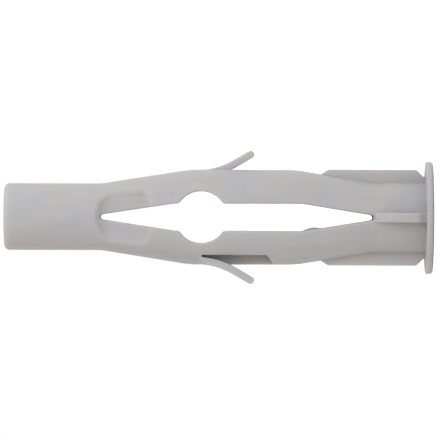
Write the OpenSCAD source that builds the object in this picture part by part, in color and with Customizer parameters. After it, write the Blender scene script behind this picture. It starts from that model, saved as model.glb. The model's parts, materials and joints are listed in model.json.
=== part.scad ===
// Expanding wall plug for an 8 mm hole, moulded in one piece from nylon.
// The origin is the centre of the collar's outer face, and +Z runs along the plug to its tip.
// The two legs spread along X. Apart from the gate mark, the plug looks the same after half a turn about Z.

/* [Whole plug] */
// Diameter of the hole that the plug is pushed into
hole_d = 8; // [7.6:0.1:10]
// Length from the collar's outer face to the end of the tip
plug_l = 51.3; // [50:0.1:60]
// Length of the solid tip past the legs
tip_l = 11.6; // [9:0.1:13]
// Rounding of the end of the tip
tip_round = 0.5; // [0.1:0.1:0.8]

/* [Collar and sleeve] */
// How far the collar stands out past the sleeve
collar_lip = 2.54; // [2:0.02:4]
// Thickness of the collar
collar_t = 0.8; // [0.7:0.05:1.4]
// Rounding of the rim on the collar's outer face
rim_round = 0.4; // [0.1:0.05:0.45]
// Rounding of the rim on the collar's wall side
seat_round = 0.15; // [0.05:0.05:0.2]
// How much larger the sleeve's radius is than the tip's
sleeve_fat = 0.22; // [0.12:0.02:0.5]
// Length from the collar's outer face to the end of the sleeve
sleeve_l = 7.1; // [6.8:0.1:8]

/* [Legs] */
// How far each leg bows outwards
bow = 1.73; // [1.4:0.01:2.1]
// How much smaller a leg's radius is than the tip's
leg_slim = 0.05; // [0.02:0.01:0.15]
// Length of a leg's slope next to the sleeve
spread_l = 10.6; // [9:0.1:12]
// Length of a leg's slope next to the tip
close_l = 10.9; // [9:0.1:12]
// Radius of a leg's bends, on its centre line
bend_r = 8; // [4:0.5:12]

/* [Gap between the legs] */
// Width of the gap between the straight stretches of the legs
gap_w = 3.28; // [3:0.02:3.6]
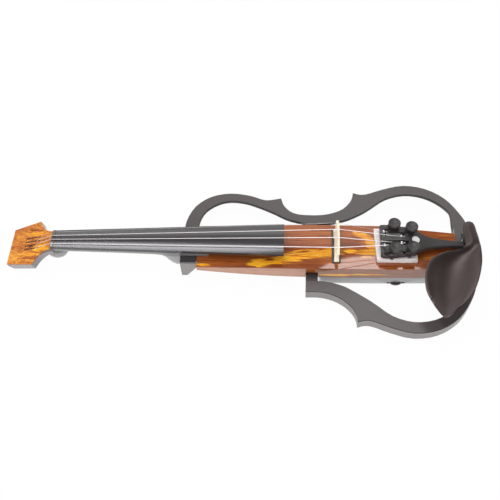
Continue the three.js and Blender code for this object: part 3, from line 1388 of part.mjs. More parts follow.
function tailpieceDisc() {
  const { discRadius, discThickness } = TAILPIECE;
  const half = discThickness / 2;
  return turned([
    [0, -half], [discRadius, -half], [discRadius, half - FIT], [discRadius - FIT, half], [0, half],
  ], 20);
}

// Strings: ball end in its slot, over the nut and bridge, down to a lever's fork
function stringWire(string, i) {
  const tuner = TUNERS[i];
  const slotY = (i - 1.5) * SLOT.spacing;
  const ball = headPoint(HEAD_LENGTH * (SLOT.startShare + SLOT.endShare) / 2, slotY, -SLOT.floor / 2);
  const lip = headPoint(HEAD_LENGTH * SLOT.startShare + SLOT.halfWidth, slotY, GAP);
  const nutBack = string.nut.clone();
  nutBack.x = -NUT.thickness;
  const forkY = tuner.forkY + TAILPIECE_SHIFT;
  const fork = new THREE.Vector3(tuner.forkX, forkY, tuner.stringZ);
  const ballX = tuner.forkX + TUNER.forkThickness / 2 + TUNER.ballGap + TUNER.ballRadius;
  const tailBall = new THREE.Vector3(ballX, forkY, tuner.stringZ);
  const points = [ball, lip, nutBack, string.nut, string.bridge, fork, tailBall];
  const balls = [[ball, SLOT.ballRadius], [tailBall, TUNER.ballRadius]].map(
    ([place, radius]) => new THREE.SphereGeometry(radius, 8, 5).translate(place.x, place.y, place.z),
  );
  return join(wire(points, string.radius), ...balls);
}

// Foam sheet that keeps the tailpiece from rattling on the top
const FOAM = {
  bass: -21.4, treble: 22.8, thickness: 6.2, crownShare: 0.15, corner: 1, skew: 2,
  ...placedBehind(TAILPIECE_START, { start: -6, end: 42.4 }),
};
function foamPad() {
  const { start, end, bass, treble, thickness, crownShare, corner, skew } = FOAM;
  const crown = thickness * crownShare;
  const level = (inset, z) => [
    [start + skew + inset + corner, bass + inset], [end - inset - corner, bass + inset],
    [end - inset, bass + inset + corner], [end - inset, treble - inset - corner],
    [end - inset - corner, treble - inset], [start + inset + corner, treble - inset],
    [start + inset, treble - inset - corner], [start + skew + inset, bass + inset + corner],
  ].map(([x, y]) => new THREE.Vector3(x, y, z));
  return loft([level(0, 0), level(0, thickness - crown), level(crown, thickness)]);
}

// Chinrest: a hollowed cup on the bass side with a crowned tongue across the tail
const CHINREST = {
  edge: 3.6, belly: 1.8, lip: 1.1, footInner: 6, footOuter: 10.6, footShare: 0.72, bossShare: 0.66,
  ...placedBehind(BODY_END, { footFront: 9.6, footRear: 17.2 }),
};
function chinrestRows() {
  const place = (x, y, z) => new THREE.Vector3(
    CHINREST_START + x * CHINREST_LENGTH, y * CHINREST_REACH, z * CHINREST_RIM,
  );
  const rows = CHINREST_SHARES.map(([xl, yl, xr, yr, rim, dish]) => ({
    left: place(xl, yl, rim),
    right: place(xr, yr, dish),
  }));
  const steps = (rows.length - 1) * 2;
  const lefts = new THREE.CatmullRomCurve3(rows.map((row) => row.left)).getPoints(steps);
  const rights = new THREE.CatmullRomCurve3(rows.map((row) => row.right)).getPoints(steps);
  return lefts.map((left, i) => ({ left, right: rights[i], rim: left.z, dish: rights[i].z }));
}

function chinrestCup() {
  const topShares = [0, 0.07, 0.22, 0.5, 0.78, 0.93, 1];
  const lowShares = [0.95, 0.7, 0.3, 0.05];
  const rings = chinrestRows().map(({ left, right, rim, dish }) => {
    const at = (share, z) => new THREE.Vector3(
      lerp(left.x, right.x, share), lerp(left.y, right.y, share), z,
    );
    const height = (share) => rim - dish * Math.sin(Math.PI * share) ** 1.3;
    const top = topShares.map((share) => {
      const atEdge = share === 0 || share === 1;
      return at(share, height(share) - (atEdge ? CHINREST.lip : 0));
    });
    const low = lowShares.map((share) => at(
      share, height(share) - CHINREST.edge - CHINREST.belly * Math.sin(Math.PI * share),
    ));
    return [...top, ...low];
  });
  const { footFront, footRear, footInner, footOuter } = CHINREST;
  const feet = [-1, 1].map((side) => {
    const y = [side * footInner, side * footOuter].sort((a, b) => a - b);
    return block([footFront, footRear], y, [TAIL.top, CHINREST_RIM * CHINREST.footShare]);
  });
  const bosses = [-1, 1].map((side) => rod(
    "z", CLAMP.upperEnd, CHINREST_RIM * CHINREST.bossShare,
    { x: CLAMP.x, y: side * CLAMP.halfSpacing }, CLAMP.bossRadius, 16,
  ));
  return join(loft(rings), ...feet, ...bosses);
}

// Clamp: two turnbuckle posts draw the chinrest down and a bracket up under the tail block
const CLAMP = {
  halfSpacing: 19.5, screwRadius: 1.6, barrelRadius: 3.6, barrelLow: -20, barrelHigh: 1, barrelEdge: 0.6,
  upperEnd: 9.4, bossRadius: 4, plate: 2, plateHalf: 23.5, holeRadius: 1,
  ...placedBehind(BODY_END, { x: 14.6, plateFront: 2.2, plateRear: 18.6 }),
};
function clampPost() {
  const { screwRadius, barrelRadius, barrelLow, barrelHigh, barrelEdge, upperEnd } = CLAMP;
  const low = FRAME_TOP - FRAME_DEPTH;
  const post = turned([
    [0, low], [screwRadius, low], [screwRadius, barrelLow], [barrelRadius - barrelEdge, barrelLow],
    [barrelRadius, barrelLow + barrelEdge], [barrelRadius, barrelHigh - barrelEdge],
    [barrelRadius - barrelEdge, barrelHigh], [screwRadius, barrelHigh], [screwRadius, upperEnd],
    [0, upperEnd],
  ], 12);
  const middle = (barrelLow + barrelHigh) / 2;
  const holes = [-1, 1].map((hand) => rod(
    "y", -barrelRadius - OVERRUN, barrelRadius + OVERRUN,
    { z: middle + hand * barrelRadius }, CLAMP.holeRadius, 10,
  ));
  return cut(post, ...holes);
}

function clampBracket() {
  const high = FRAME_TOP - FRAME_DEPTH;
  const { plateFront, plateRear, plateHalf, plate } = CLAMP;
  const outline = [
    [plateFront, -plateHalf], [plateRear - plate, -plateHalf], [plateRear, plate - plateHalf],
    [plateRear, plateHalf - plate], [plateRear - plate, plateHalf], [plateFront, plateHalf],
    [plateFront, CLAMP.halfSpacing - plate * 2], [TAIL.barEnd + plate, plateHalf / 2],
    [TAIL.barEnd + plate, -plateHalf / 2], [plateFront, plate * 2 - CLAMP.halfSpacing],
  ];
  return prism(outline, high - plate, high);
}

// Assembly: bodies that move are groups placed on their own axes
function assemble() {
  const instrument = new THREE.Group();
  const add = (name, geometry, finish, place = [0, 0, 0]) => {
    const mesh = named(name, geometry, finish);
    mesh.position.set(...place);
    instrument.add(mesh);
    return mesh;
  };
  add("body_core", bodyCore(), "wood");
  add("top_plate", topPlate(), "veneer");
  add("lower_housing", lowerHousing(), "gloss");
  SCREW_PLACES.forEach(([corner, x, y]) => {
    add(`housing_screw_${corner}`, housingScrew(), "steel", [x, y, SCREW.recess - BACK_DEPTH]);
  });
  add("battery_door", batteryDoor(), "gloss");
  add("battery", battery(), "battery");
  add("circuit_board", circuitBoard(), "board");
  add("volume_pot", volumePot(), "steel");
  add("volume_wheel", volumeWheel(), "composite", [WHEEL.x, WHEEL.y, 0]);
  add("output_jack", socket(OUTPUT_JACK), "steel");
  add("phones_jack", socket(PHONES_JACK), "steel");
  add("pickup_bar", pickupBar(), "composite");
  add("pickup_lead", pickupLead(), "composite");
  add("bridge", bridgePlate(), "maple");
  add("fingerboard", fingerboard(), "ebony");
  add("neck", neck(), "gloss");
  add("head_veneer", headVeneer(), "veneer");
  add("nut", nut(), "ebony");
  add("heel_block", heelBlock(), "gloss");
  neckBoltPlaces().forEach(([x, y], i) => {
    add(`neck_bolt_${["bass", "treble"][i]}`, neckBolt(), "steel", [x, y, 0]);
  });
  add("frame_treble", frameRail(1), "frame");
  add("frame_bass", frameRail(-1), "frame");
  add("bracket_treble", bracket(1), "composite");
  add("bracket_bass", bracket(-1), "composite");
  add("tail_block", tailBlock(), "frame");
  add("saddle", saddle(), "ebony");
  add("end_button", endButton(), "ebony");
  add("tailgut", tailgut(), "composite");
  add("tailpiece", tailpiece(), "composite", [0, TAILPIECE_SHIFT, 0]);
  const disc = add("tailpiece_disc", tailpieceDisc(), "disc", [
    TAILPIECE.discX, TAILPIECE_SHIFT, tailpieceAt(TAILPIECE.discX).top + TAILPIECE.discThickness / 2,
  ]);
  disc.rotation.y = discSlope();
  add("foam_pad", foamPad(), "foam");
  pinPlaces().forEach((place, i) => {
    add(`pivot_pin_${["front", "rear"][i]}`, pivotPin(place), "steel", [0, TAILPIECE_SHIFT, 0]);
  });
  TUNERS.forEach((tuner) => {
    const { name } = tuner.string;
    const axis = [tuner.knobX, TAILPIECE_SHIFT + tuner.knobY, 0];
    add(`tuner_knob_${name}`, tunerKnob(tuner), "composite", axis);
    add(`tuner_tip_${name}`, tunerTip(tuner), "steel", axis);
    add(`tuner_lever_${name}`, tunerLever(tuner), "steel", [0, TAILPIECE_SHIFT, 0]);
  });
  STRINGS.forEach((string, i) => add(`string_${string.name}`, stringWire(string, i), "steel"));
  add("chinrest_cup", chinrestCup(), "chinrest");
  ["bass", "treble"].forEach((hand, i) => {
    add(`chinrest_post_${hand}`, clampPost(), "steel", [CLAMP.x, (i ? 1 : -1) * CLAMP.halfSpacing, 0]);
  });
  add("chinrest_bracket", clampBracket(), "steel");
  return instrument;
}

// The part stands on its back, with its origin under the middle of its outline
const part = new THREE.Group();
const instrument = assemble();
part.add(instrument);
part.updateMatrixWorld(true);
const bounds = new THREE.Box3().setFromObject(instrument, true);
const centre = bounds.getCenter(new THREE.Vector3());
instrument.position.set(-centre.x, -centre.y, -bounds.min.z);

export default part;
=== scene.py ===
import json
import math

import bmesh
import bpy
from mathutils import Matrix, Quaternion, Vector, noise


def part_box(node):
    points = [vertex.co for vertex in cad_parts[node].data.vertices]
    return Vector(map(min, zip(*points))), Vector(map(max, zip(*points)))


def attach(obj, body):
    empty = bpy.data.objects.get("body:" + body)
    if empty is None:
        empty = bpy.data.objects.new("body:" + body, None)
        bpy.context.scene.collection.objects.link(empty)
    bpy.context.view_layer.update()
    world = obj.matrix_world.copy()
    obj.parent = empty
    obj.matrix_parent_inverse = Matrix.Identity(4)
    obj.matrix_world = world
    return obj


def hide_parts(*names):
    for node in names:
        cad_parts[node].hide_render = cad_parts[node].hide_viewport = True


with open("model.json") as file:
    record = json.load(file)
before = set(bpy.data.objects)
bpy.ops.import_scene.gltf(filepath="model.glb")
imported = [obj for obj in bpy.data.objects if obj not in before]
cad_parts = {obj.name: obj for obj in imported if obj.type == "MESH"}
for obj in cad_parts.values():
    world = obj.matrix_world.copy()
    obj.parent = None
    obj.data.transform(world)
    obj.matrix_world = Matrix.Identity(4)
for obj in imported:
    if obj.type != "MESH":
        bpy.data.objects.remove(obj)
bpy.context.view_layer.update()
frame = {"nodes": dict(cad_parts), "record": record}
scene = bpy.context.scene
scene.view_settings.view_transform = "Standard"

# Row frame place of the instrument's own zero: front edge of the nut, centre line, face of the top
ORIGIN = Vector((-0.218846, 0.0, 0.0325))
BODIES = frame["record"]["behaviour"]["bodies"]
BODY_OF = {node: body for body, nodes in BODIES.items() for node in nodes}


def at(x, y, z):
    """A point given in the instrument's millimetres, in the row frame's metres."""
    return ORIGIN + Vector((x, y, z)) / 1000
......
Which lines above run from the one containing "of its outline" down to the one containing "points = [vertex.co"? Repeat exactly those, both ends included, and nothing else.

■ Result of this exercise
// The part stands on its back, with its origin under the middle of its outline
const part = new THREE.Group();
const instrument = assemble();
part.add(instrument);
part.updateMatrixWorld(true);
const bounds = new THREE.Box3().setFromObject(instrument, true);
const centre = bounds.getCenter(new THREE.Vector3());
instrument.position.set(-centre.x, -centre.y, -bounds.min.z);

export default part;
=== scene.py ===
import json
import math

import bmesh
import bpy
from mathutils import Matrix, Quaternion, Vector, noise


def part_box(node):
    points = [vertex.co for vertex in cad_parts[node].data.vertices]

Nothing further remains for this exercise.